Well no, the possibilities are close to endless in a will as well.

Jen says:

It is really helpful when your beneficiaries are minors, or too young to be inheriting large sums of money. For example, we had our trust as beneficiary of our life insurance, so it would be held under the terms of our trust, which enabled funds to be provided to guardians until the kids are 18, provided college funds for each child, then distributed their portion of their remaining funds at age 30. You might not want your 18 year old inheriting half a million dollars. :0

Anonymous says:

I’m so interested in a minor detail of this story. Why do you still rent? Are you not so tied to NJ? You can follow up with me offline.

Anonymous says:

I’d expect after running numbers it makes more sense to rent vs buy.

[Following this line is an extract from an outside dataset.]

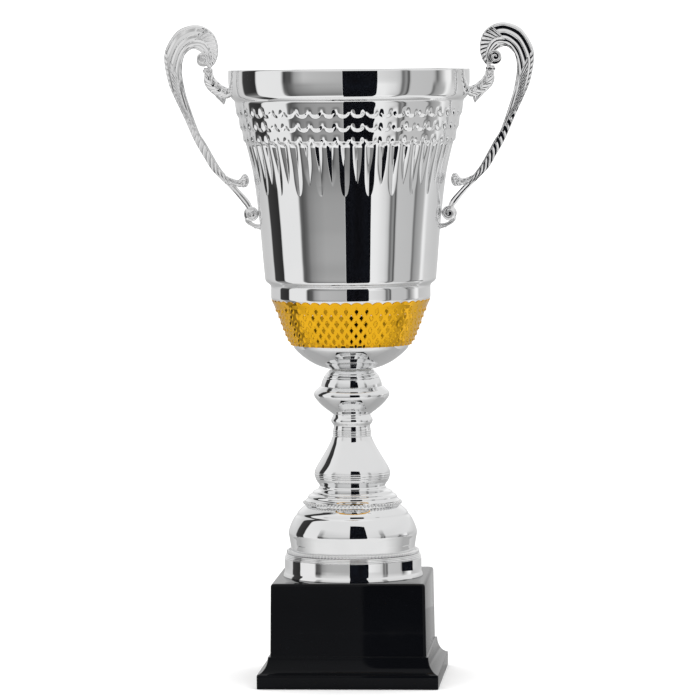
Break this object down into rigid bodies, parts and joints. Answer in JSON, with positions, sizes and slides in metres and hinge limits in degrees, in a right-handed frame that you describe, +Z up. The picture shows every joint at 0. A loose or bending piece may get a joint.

It is that way in a number of the areas around where i live.

Luke Landes says:

That’s a part of the reason, but when it comes down to it, I haven’t had the need or desire to maintain a property and I haven’t had a strong desire to “settle down” in any particular area, nor become a landlord if I buy a house and then move soon after.

Anonymous says:

Okay but that’s the beginning of my intrigue. You’re location independent. Why not pick up and try a new city for a while? Why not stay in California near your mom? I only ask because I’m feeling lately like pulling my wheels up after all of my debt obligations have been fulfilled. Why stay, when you can explore?

Anonymous says:

What are the benefits of putting the assets into a revocable living trus, vs bequeathing your assets to a trust after you die.

Anonymous says:

Your will has to be admitted to probate before an testamentary trust is created. Unless you have ornery relatives who will contest your estate or issues that will hold up the probate process, this is generally not a problem, though it will take some time, whereas an inter vivos trust can shift into a new mode immediately after the grantor dies.

For the record, it is unlikely that probate would be completely avoided, hence you executed a will, which I presume was a pour-over will, which basically acts as a “clean up” to get all assets that you didn’t transfer into your trust into the trust. Also, trusts can be challenged just as wills can be challenged. There are all sorts of issues with the mechanism to do so and who has the right to challenge them, but doing an estate via a trust versus conventional probate does not guarantee a smoother process.